(Stored data)
start

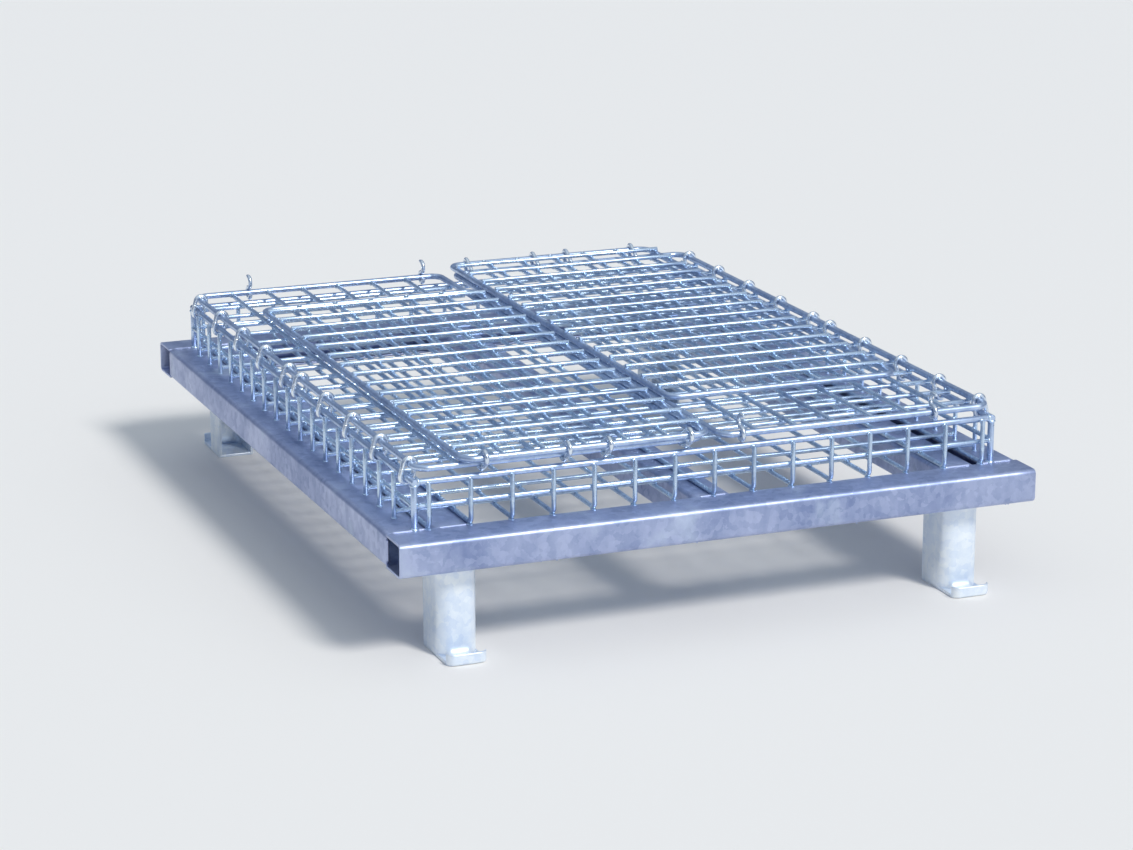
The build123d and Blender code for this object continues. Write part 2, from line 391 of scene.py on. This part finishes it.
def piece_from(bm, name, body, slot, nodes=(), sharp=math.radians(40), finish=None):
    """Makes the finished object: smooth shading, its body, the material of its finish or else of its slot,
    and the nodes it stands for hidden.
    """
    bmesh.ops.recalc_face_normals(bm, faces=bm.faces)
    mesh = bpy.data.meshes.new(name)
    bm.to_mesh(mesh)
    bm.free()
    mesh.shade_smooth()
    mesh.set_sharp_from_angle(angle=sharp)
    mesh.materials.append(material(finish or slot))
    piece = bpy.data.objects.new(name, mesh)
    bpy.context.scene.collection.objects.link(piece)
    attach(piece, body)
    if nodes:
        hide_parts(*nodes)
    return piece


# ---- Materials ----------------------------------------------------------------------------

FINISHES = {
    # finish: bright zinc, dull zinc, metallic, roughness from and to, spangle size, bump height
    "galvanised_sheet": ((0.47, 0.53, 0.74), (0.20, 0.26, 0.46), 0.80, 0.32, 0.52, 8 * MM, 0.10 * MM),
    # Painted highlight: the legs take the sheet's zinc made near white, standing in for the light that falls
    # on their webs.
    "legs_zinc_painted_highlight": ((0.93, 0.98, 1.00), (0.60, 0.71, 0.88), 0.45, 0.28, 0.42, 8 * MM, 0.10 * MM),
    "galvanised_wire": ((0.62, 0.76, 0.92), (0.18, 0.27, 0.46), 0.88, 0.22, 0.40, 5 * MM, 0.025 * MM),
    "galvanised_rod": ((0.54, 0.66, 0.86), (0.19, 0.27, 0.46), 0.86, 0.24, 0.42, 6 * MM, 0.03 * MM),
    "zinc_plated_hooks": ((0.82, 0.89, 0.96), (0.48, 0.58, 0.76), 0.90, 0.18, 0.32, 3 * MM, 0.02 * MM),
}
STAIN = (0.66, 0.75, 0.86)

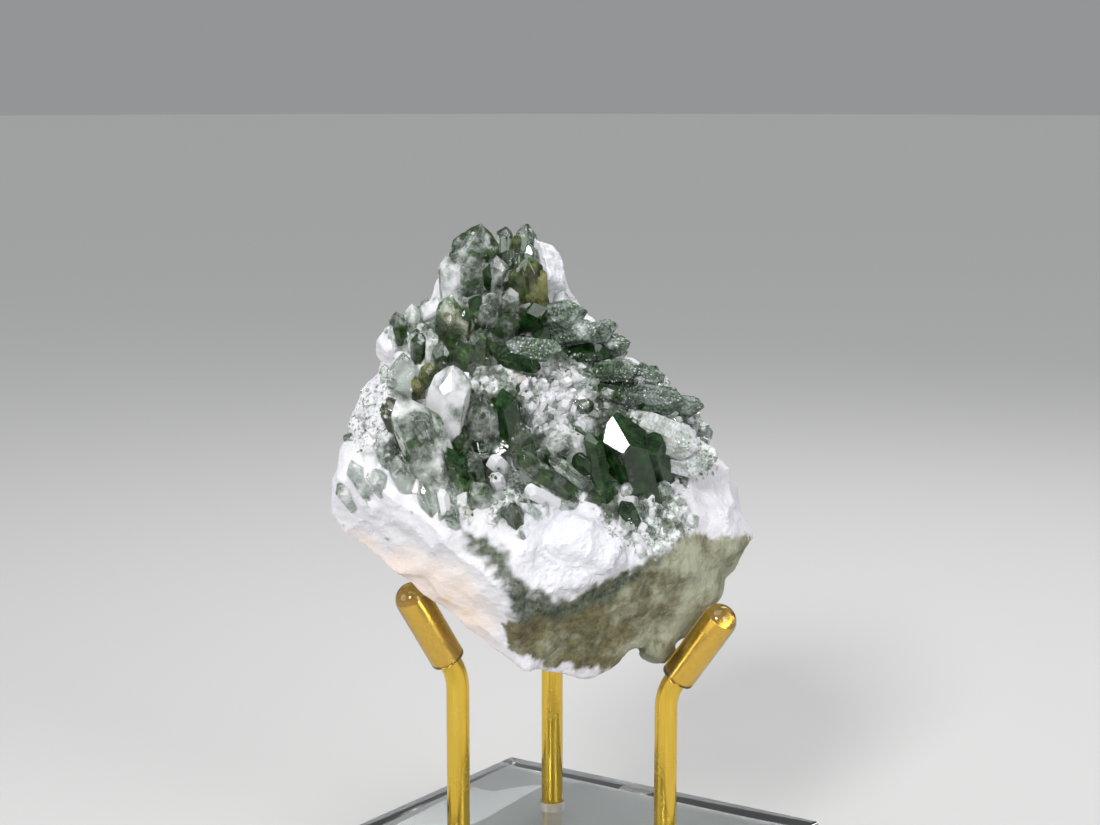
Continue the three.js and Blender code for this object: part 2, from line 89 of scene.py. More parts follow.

end

**Direction**
Give the data again, exactly as it stands.

**Response**
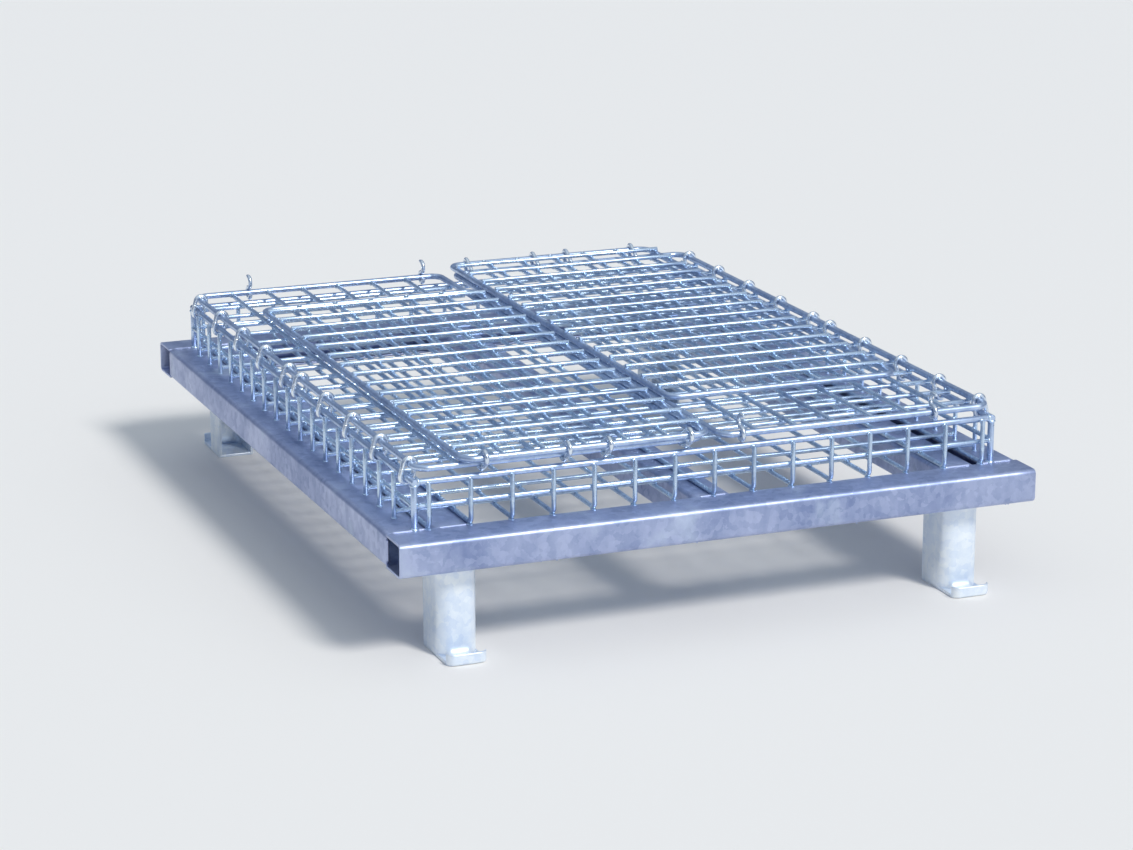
The build123d and Blender code for this object continues. Write part 2, from line 391 of scene.py on. This part finishes it.
def piece_from(bm, name, body, slot, nodes=(), sharp=math.radians(40), finish=None):
    """Makes the finished object: smooth shading, its body, the material of its finish or else of its slot,
    and the nodes it stands for hidden.
    """
    bmesh.ops.recalc_face_normals(bm, faces=bm.faces)
    mesh = bpy.data.meshes.new(name)
    bm.to_mesh(mesh)
    bm.free()
    mesh.shade_smooth()
    mesh.set_sharp_from_angle(angle=sharp)
    mesh.materials.append(material(finish or slot))
    piece = bpy.data.objects.new(name, mesh)
    bpy.context.scene.collection.objects.link(piece)
    attach(piece, body)
    if nodes:
        hide_parts(*nodes)
    return piece


# ---- Materials ----------------------------------------------------------------------------

FINISHES = {
    # finish: bright zinc, dull zinc, metallic, roughness from and to, spangle size, bump height
    "galvanised_sheet": ((0.47, 0.53, 0.74), (0.20, 0.26, 0.46), 0.80, 0.32, 0.52, 8 * MM, 0.10 * MM),
    # Painted highlight: the legs take the sheet's zinc made near white, standing in for the light that falls
    # on their webs.
    "legs_zinc_painted_highlight": ((0.93, 0.98, 1.00), (0.60, 0.71, 0.88), 0.45, 0.28, 0.42, 8 * MM, 0.10 * MM),
    "galvanised_wire": ((0.62, 0.76, 0.92), (0.18, 0.27, 0.46), 0.88, 0.22, 0.40, 5 * MM, 0.025 * MM),
    "galvanised_rod": ((0.54, 0.66, 0.86), (0.19, 0.27, 0.46), 0.86, 0.24, 0.42, 6 * MM, 0.03 * MM),
    "zinc_plated_hooks": ((0.82, 0.89, 0.96), (0.48, 0.58, 0.76), 0.90, 0.18, 0.32, 3 * MM, 0.02 * MM),
}
STAIN = (0.66, 0.75, 0.86)

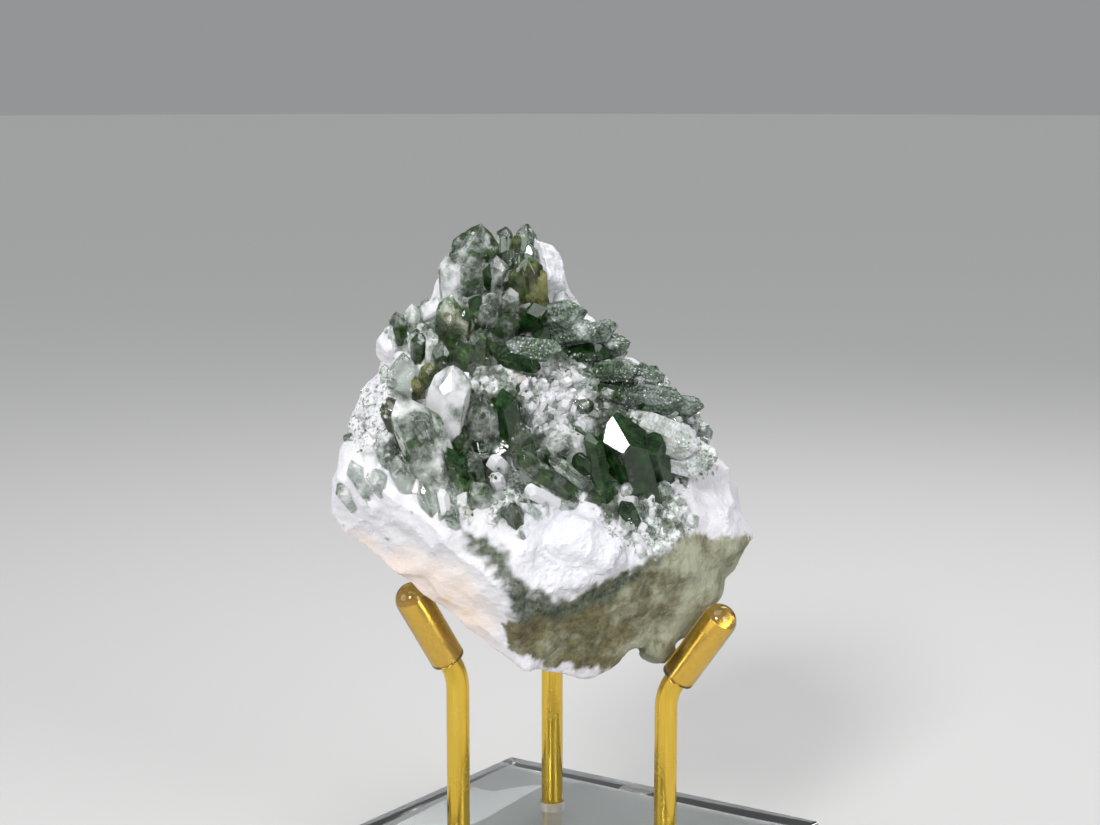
Continue the three.js and Blender code for this object: part 2, from line 89 of scene.py. More parts follow.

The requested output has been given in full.